Elasticsearch spell check suggestions even if first letter missed


I create an index like this:

curl --location --request PUT 'http://127.0.0.1:9200/test/' \
--header 'Content-Type: application/json' \
--data-raw '{
    "settings" : {
        "number_of_shards" : 1
    },
    "mappings" : {
        "properties" : {
            "word" : { "type" : "text" }
        }
    }
}'

when I create a document:

curl --location --request POST 'http://127.0.0.1:9200/test/_doc/' \
--header 'Content-Type: application/json' \
--data-raw '{ "word":"organic" }'

And finally, search with an intentionally misspelled word:

curl --location --request POST 'http://127.0.0.1:9200/test/_search' \
--header 'Content-Type: application/json' \
--data-raw '{
  "suggest": {
    "001" : {
      "text" : "rganic",
      "term" : {
        "field" : "word"
      }
    }
  }
}'

The word 'organic' lost the first letter - ES never gives suggestion options for such a mispell (works absolutely fine for any other misspells - 'orgnic', 'oragnc' and 'organi'). What am I missing?


Solution

  • This is happening because of the prefix_length parameter: https://www.elastic.co/guide/en/elasticsearch/reference/current/search-suggesters.html . It defaults to 1, i.e. at least 1 letter from the beginning of the term has to match. You can set prefix_length to 0 but this will have performance implications. Only your hardware, your setup and your dataset can show you exactly what those will be in practice in your case, i.e. try it :).
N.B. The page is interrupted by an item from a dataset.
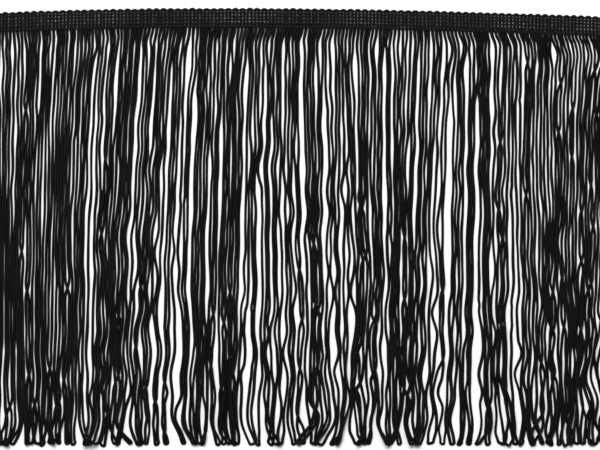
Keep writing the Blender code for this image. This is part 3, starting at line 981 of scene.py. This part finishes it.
buildSkirt(addRoots(lines))
print("skirt cords are built")

# the header: the same cord goes up through five chains of thread and turns at the scalloped edge
chain = {
    "ribs": 5,
    "firstRib": 3.5 * mm,
    "ribPitch": 2.35 * mm,
    "linkLength": 3.4 * mm,
    "linkWidth": 0.98 * mm,
    "linkSides": 4,
    "linkPoints": 10,
    "linkTaper": 0.3,
    "linkSlope": 0.2 * mm,      # a link's one end lies on the next link
    "endGap": 0.3 * mm,         # the chains stop this far inside the header's cut ends
    "unevenLinks": 0.1 * mm,
    "seed": 17,
    "thread": 0.6 * mm,
    "threadSides": 6,
    "height": 1.72 * mm,
    "backHeight": 0.27 * mm,
    "backThick": 0.46 * mm,
    "backSway": 0.35 * mm,
    "backInset": 0.4 * mm,
    "backRings": 4,             # for each strand, as with the edge's
    "edgeDepth": 1.45 * mm,
    "edgeWidth": 1.3 * mm,
    "edgeThick": 0.8 * mm,
    "edgeMiddle": 0.7 * mm,
    "edgeInset": 1.2 * mm,
    "edgeRings": 3,
}
# where the header is stretched a little, so that more floor shows through, in mm: middle and reach
loosePlaces = [(-167, 16), (-132, 10), (-40, 22), (44, 10), (148, 14), (200, 14)]


def looseness(x):
    return sum(np.exp(-(((x / mm - middle) / reach) ** 2)) for middle, reach in loosePlaces)


def ribDepth(rib):
    return chain["firstRib"] + rib * chain["ribPitch"]


def buildWeft():
    pairs = [(k, k + 1) for k in range(1, strandCount - 1, 2)]
    count = weft["levels"]
    topDepth = weft["turnDepth"] + weft["turnTopWidth"] / 2
    levels = np.linspace(weft["partingLine"], topDepth + weft["turnGap"], count)
    angles = math.pi * (np.arange(weft["turnSteps"]) + 1) / (weft["turnSteps"] + 1)
    draw = np.random.default_rng(weft["seed"])
    bows = draw.normal(0, weft["unevenLines"], (len(pairs), 2))
    stands = draw.normal(0, weft["unevenTurns"], len(pairs))
    stands = np.clip(stands, -weft["mostUneven"], weft["mostUneven"])
    arch = np.sin(np.linspace(0, math.pi, count))
    z = weft["middle"]
    paths = []
    for left, right in pairs:
        up = [(roots[left], bow(roots[left]) - depth, z) for depth in levels]
        middle = (roots[left] + roots[right]) / 2
        top = bow(middle) - weft["turnDepth"] - weft["turnTopWidth"] / 2
        swing = strandPitch / 2 * np.cos(angles)
        turn = [(middle - x, top + y, z) for x, y in zip(swing, weft["turnDepth"] * np.sin(angles))]
        back = [(roots[right], bow(roots[right]) - depth, z) for depth in levels[::-1]]
        paths.append(up + turn + back)
    paths = np.array(paths)
    paths[:, :count, 0] += bows[:, :1] * arch
    paths[:, -count:, 0] += bows[:, 1:] * arch
    paths[:, count:-count, 1] += stands[:, None]
    loose = np.clip(looseness(paths[..., 0]), 0, 1)
    width = weft["width"] + (weft["looseWidth"] - weft["width"]) * loose
    width = width + draw.normal(0, weft["unevenWidth"], width.shape)
    width[:, count - 1] = width[:, -count] = weft["turnWidth"]
    topWidth = weft["turnTopWidth"] - weft["turnWidth"]
    width[:, count:-count] = weft["turnWidth"] + topWidth * np.sin(angles)
    return seated(paths), width


def buildCutEnds():
    levels = np.linspace(weft["partingLine"], weft["cutDepth"], weft["levels"])
    ends = roots[[0, -1]]
    return seated([[(x, bow(x) - depth, weft["middle"]) for depth in levels] for x in ends])


def buildLinks(ribs):
    angles = math.tau * np.arange(chain["linkPoints"]) / chain["linkPoints"]
    draw = np.random.default_rng(chain["seed"])
    inside = headerLength / 2 - chain["endGap"]
    links = []
    for rib in ribs:
        for x in roots:
            depth = ribDepth(rib) + draw.normal(0, chain["unevenLinks"])
            lengthwise = np.clip(x + chain["linkLength"] / 2 * np.cos(angles), -inside, inside)
            taper = 1 - chain["linkTaper"] * np.cos(angles)
            crosswise = chain["linkWidth"] / 2 * np.sin(angles) * taper
            height = chain["height"] + chain["linkSlope"] * np.cos(angles)
            links.append(np.stack([lengthwise, bow(x) - depth + crosswise, height], axis=1))
    return seated(links)


def buildEdgeThread():
    # laid along the scalloped edge, behind the turns
    inside = headerLength / 2 - chain["edgeInset"]
    x = np.linspace(-inside, inside, chain["edgeRings"] * strandCount)
    return seated([np.stack([x, bow(x) - chain["edgeDepth"], np.full_like(x, chain["edgeMiddle"])], axis=1)])


def buildBackThreads():
    inside = headerLength / 2 - chain["backInset"]
    x = np.linspace(-inside, inside, chain["backRings"] * strandCount)
    sway = chain["backSway"] * np.sin(math.tau * x / (2 * strandPitch))
    z = np.full_like(x, chain["backHeight"])
    ribs = range(chain["ribs"])
    return seated([np.stack([x, bow(x) - ribDepth(rib) + sway, z], axis=1) for rib in ribs])


def cordOf(name, paths, width):
    return cordPiece(name, paths, width, weft["height"], weft["sides"], False, cordMaterial)


def threadOf(name, paths, wide, high):
    return cordPiece(name, paths, wide, high, chain["threadSides"], False, threadMaterial)


def chainsOf(name, ribs):
    thread = chain["thread"]
    return cordPiece(name, buildLinks(ribs), thread, thread, chain["linkSides"], True, threadMaterial)


weftPaths, weftWidth = buildWeft()
weftPiece = cordOf("headerWeft", weftPaths, weftWidth)
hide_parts("header_tape")
endsPiece = cordOf("headerCutEnds", buildCutEnds(), weft["width"])
chainsPiece = chainsOf("headerChains", range(chain["ribs"] - 1))
backPiece = threadOf("headerBackThreads", buildBackThreads(), chain["thread"], chain["backThick"])
edgePiece = threadOf("headerEdgeThread", buildEdgeThread(), chain["edgeWidth"], chain["edgeThick"])
rootChain = chainsOf("rootChain", [chain["ribs"] - 1])
print("header is built")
However, be careful - Elasticsearch and Lucene devs set the default to 1 for a reason.

    Here's a query which for me returns the suggestion result you're after on Elasticsearch 7.4.0 after I perform your setup steps.

    curl --location --request POST 'http://127.0.0.1:9200/test/_search' \
    --header 'Content-Type: application/json' \
    --data-raw '{
      "suggest": {
        "001" : {
          "text" : "rganic",
          "term" : {
            "field" : "word",
            "prefix_length": 0
          }
        }
      }
    }'